## [THE EXERCISE]
Return only the lines running from the line that holds "clear_scene()" to the line that holds "obj.parent = None", including both.

>> START

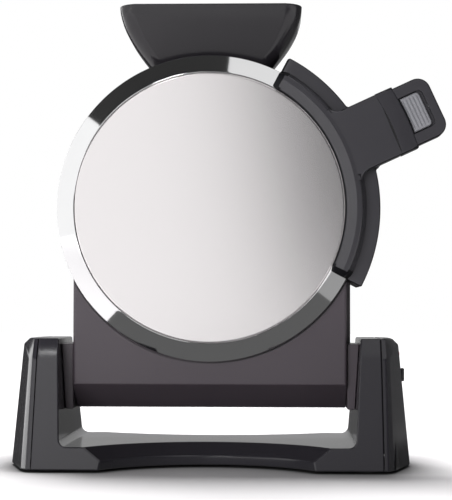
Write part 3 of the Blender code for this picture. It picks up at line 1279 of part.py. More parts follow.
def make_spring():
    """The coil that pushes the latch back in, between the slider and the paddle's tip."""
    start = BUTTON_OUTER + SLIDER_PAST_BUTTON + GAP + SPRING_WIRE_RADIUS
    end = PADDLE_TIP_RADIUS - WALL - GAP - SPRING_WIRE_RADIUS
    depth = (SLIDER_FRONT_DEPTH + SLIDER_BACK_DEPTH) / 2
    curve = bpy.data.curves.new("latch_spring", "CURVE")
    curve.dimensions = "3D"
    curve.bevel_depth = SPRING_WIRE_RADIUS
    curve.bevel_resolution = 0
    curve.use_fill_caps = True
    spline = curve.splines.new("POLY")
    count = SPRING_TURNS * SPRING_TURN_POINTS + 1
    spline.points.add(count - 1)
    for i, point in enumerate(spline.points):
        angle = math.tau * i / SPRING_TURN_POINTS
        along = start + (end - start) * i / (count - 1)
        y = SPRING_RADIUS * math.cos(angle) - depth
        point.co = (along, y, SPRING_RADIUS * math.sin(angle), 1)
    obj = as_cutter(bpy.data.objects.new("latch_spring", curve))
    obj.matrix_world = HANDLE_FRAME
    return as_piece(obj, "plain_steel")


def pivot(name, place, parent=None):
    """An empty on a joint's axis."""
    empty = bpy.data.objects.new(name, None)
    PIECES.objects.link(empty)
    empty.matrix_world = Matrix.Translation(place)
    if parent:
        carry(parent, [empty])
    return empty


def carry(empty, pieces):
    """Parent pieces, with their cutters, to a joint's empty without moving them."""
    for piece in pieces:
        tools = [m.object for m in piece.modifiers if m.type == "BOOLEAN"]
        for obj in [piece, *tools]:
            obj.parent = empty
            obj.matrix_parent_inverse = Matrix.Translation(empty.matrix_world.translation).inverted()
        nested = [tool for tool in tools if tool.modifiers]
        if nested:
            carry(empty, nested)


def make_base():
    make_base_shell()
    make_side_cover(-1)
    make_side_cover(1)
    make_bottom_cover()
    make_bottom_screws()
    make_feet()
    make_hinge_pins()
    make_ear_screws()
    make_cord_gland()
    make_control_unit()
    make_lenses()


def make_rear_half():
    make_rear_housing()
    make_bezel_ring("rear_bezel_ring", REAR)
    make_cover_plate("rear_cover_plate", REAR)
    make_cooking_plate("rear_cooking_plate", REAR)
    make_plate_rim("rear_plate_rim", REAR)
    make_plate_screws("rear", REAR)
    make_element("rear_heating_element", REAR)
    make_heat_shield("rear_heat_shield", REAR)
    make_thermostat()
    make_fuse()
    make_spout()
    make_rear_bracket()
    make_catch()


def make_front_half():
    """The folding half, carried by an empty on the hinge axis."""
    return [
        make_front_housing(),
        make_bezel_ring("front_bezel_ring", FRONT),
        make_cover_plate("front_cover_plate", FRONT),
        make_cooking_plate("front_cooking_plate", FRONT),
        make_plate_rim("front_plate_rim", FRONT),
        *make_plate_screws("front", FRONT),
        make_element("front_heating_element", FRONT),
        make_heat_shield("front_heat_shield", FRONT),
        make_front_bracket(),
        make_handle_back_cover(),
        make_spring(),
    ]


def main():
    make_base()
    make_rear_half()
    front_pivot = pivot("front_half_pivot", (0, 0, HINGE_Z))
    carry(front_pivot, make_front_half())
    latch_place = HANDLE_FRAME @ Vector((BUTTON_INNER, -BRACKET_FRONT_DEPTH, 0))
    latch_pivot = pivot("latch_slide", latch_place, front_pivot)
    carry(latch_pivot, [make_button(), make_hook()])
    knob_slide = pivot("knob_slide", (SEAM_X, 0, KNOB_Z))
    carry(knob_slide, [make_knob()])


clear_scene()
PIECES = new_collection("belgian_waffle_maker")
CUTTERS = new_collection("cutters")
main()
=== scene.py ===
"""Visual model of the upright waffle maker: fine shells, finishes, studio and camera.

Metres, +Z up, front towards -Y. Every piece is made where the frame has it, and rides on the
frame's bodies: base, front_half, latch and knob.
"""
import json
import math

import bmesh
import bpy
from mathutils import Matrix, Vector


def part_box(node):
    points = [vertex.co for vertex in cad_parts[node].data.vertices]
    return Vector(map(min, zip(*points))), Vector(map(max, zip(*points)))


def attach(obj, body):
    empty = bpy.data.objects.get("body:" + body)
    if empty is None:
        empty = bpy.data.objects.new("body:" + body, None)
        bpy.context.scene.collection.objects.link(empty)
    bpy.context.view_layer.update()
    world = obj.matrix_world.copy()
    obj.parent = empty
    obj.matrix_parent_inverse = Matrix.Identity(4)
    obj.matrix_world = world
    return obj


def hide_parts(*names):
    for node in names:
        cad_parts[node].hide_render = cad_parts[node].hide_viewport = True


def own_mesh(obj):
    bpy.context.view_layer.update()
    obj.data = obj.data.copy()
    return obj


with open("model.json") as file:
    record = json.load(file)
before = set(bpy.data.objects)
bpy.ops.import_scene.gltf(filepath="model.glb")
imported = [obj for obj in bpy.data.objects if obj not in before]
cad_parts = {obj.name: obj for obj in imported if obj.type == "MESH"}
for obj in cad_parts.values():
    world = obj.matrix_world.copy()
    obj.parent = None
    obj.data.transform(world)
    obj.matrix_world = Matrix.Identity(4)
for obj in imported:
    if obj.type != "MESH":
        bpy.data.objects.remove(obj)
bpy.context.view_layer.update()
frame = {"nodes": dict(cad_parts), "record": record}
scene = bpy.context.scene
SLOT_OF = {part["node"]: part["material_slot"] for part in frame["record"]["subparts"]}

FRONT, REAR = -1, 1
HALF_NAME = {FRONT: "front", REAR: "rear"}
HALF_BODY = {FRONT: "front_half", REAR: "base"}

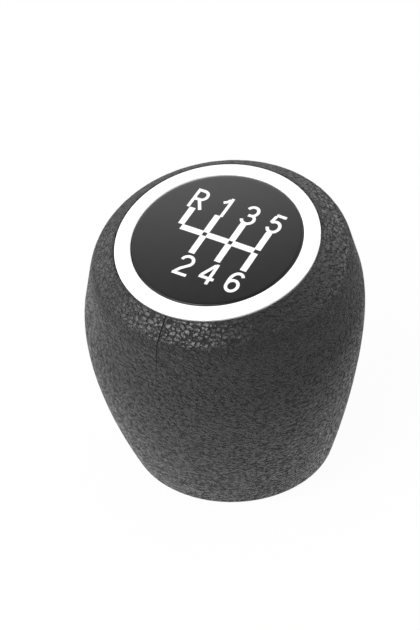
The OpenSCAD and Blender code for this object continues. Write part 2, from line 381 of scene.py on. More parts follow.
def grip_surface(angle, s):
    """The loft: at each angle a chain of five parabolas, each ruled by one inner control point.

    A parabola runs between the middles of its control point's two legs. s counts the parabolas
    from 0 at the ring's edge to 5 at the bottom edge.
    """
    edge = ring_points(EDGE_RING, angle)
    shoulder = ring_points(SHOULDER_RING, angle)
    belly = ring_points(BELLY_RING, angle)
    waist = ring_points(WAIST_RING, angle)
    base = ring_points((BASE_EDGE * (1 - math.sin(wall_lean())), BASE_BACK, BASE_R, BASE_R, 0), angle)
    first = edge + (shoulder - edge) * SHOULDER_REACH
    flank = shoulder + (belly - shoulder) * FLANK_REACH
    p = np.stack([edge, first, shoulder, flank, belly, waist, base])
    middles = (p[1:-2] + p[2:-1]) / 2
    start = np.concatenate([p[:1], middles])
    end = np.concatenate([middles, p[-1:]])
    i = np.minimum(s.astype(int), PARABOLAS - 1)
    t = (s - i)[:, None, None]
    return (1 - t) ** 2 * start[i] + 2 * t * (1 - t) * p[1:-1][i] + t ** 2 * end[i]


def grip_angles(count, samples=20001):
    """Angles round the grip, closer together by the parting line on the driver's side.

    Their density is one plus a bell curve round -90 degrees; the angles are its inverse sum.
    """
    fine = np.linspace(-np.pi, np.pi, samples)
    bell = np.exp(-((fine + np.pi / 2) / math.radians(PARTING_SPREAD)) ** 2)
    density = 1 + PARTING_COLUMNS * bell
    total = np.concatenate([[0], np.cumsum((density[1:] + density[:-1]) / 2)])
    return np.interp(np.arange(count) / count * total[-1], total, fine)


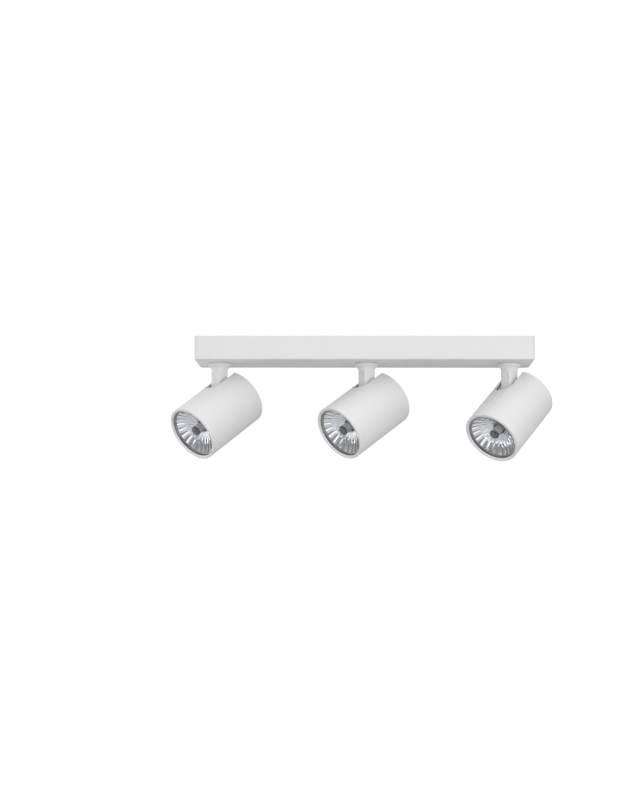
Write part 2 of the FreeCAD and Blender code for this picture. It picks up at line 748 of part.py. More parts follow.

>> END

## [PROBLEM SOLUTION]
clear_scene()
PIECES = new_collection("belgian_waffle_maker")
CUTTERS = new_collection("cutters")
main()
=== scene.py ===
"""Visual model of the upright waffle maker: fine shells, finishes, studio and camera.

Metres, +Z up, front towards -Y. Every piece is made where the frame has it, and rides on the
frame's bodies: base, front_half, latch and knob.
"""
import json
import math

import bmesh
import bpy
from mathutils import Matrix, Vector


def part_box(node):
    points = [vertex.co for vertex in cad_parts[node].data.vertices]
    return Vector(map(min, zip(*points))), Vector(map(max, zip(*points)))


def attach(obj, body):
    empty = bpy.data.objects.get("body:" + body)
    if empty is None:
        empty = bpy.data.objects.new("body:" + body, None)
        bpy.context.scene.collection.objects.link(empty)
    bpy.context.view_layer.update()
    world = obj.matrix_world.copy()
    obj.parent = empty
    obj.matrix_parent_inverse = Matrix.Identity(4)
    obj.matrix_world = world
    return obj


def hide_parts(*names):
    for node in names:
        cad_parts[node].hide_render = cad_parts[node].hide_viewport = True


def own_mesh(obj):
    bpy.context.view_layer.update()
    obj.data = obj.data.copy()
    return obj


with open("model.json") as file:
    record = json.load(file)
before = set(bpy.data.objects)
bpy.ops.import_scene.gltf(filepath="model.glb")
imported = [obj for obj in bpy.data.objects if obj not in before]
cad_parts = {obj.name: obj for obj in imported if obj.type == "MESH"}
for obj in cad_parts.values():
    world = obj.matrix_world.copy()
    obj.parent = None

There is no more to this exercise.